Stop CSG Illawarra was set up with three objectives. These flow from the precautionary principle: we need to know things are safe before we let them go ahead.
So the first thing we call for is an immediate moratorium on all coal seam gas mining.
The next thing we call for is a Royal Commission, the highest level of inquiry, into the full impacts of CSG — because the community needs to have that information before we make a decision about whether or not this can happen in our community.
And lastly, we call for a ban on hydraulic fracturing or fracking, which we know is dangerous.
I imagine many people are here today because they saw the documentary Gasland. I know that was what motivated me to act. And I think we all learned from that the dangers of hydraulic fracturing.
We don’t want drinking water that is so full of methane that you can light it on fire. We don’t want the impact on our communities that we are seeing across the US.
So we call for a ban on fracking. But I think I want to update that, and I know a lot of people in the community are talking about this, because now these coal seam gas mining companies are coming up with other names for fracking, other things that they call “stimulation techniques”.
So we are here to reject fracking and other “stimulation techniques” from ruining our environment and from ruining our drinking water.
Currently, we still have a state government that says coal seam gas is a necessary “transition” fuel. I want to put that word in inverted commas, because they’re wrong. Because we are not transitioning from or to anything. Most of this gas is for export. It’s just greater fossil fuel extraction to send overseas.
The next reason is because this is as bad, if not worse, than coal in terms of the climate. We are not transitioning if we go to a technology that is as bad, if not worse, than coal.
There is no barrier — absolutely no barrier, and we are seeing this in countries all around the world — to switching to wind, to switching to concentrating solar thermal.
And in Australia they keep telling us the lie that it’s not possible, when we have one of the greatest solar power capacities in the world and one of the greatest capacities for wind power.
If this government wants to transition, then they are going down the wrong path.
The other reason the government tells us that this is necessary is jobs. Now this is completely false.
Research by the Australia Institute shows that every time we have growth in the resource sector we see more jobs lost in other sectors — particularly manufacturing and tourism — because we get an increase in the Australian dollar. So we will see more jobs lost than we gain when we move to coal seam gas mining.
So basically, we do get new jobs when we move to coal seam gas but we get more jobs lost in other areas. We need to say a firm no to this, particularly in an area where we are so dependent on manufacturing and steel, and where we are so dependent on tourism.
Already, as a result of the community campaign, particularly in New South Wales and Queensland, we’re seeing changes.
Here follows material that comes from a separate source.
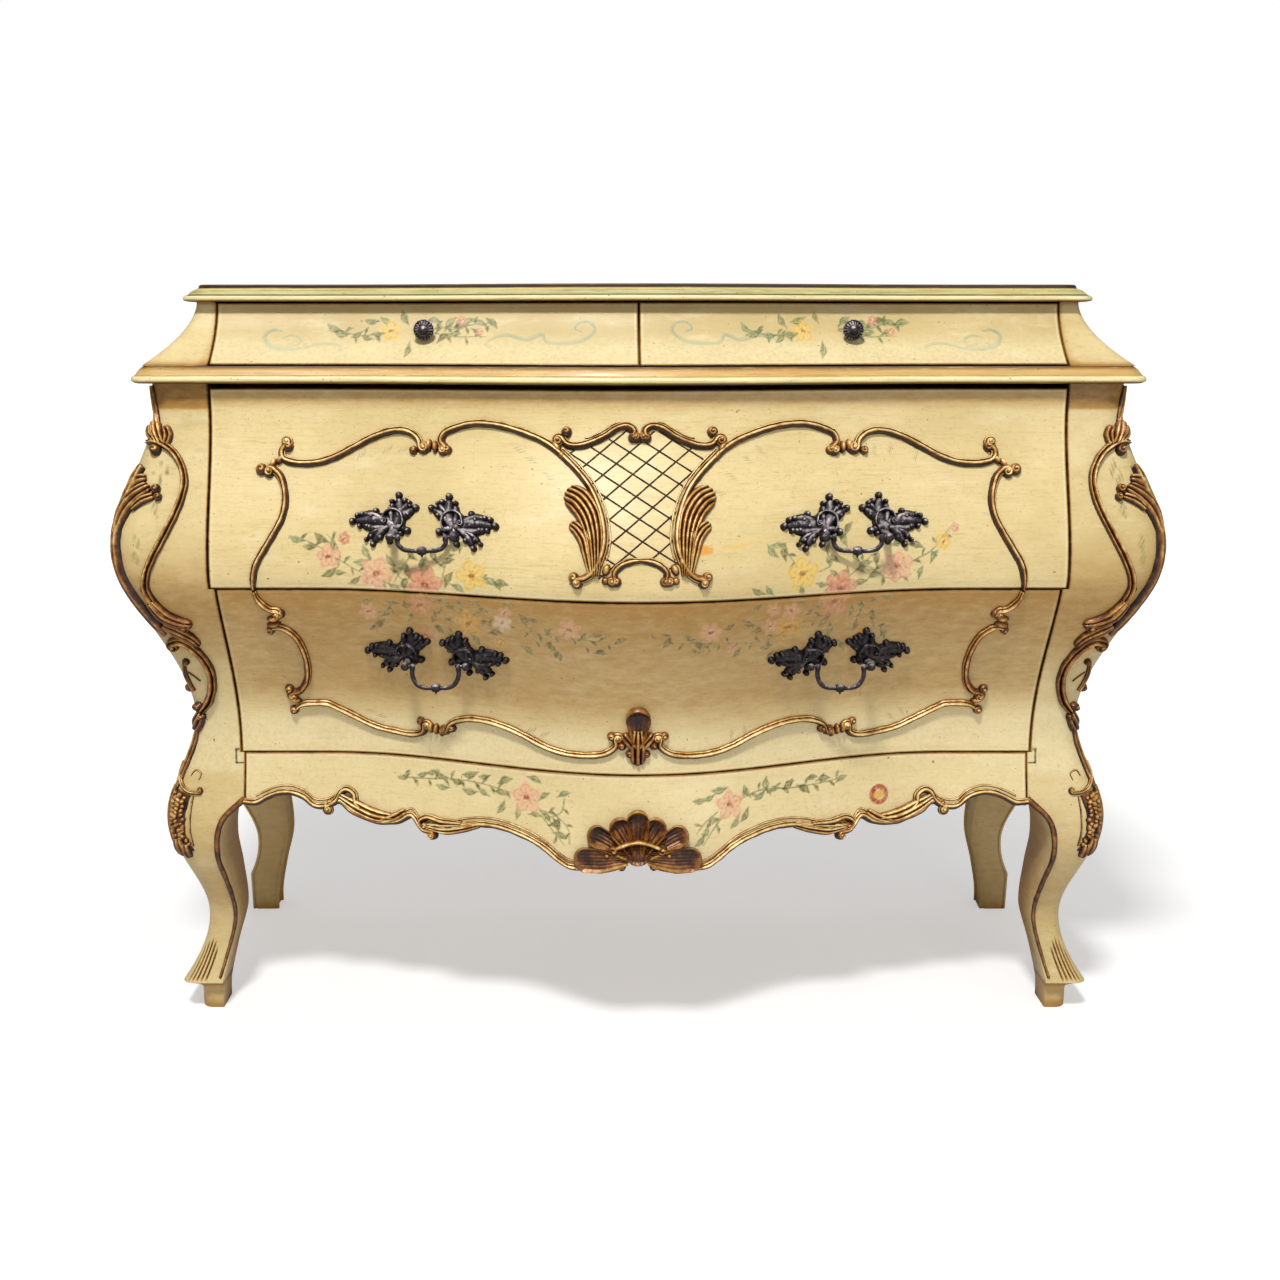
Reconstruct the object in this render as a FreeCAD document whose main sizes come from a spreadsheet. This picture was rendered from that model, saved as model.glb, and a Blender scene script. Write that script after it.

In NSW, we’ve already got a temporary moratorium on existing fracking projects. So it’s not going to stop what is going on here, but that is an advance.
We’ve seen a ban on the use of evaporation ponds, and last week we actually saw our local council vote to put it to the state government that we need to see coal seam gas mining banned in drinking water catchments.
The mining companies and the government want to tell us that we don’t have power and that they have made a decision on this. But I think what is incredibly clear is that this is the power of community.
We are changing the tide for coal seam gas mining in NSW. We’ve not come far enough, but I want to ask you today: will you continue to come back until we stop CSG? And next time, bring five friends.
I think it’s incredibly clear that opposition to this in this community is so broad. But what is vital is not just that people know they oppose this, but that they come out and give voice to their opposition, because that is what is going to continue to shift public policy when it comes to coal seam gas mining and that is what is going to mean we stop coal seam gas mining all over NSW and here in the Illawarra.